# [Dataset content]
-- Begin --

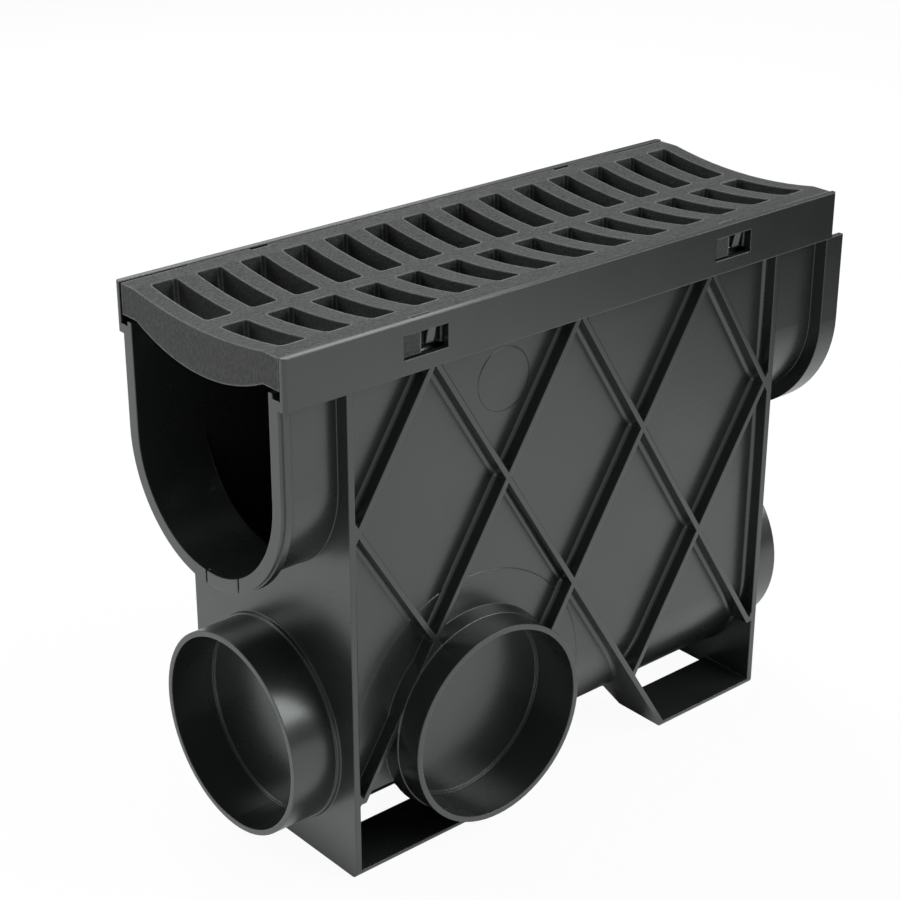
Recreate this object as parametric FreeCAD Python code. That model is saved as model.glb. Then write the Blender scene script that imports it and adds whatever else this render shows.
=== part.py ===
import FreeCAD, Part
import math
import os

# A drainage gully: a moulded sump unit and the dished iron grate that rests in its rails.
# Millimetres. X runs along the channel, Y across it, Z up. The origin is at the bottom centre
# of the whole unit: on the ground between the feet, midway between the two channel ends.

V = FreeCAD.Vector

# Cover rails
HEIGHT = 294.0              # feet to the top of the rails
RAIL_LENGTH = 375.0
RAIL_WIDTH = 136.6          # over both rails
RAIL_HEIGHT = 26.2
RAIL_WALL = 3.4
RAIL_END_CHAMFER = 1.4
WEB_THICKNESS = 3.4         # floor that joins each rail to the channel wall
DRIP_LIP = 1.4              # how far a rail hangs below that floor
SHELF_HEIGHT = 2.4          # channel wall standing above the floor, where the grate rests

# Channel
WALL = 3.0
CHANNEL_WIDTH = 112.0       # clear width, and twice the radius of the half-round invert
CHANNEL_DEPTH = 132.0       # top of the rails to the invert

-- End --

# [Goal of the exercise]
Return exactly the lines from the beginning of the data above through the one containing "V = FreeCAD.Vector", please. Include both end lines and add nothing else.

# [Reply to the exercise]
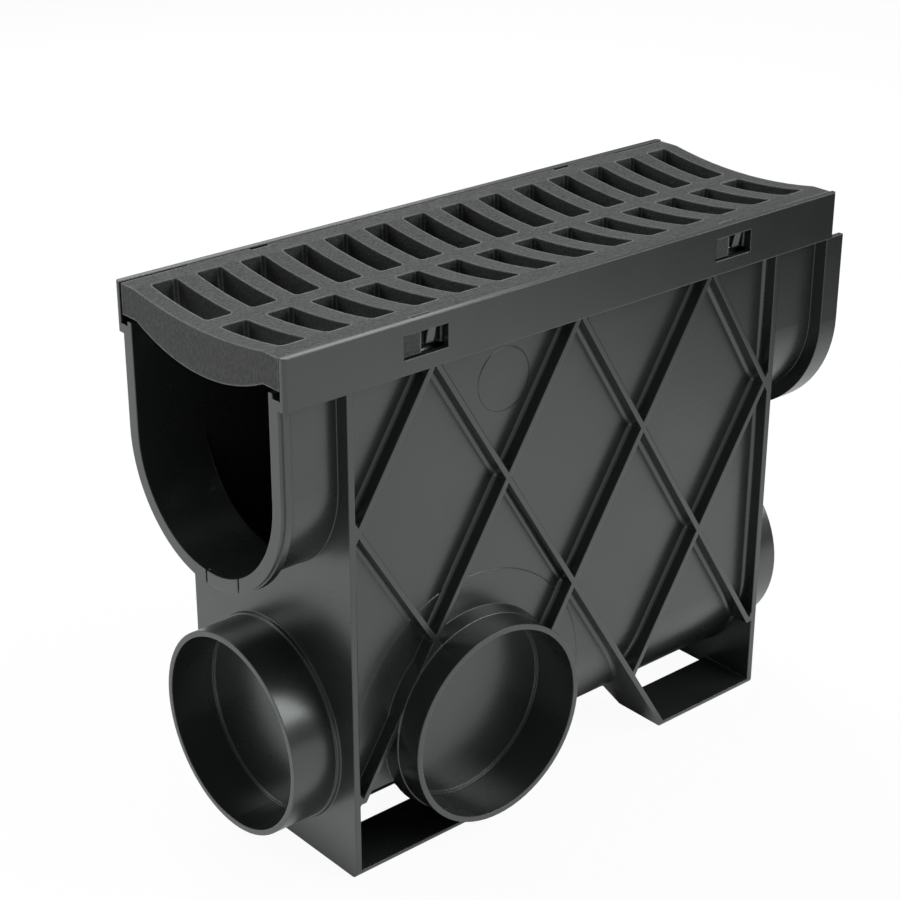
Recreate this object as parametric FreeCAD Python code. That model is saved as model.glb. Then write the Blender scene script that imports it and adds whatever else this render shows.
=== part.py ===
import FreeCAD, Part
import math
import os

# A drainage gully: a moulded sump unit and the dished iron grate that rests in its rails.
# Millimetres. X runs along the channel, Y across it, Z up. The origin is at the bottom centre
# of the whole unit: on the ground between the feet, midway between the two channel ends.

V = FreeCAD.Vector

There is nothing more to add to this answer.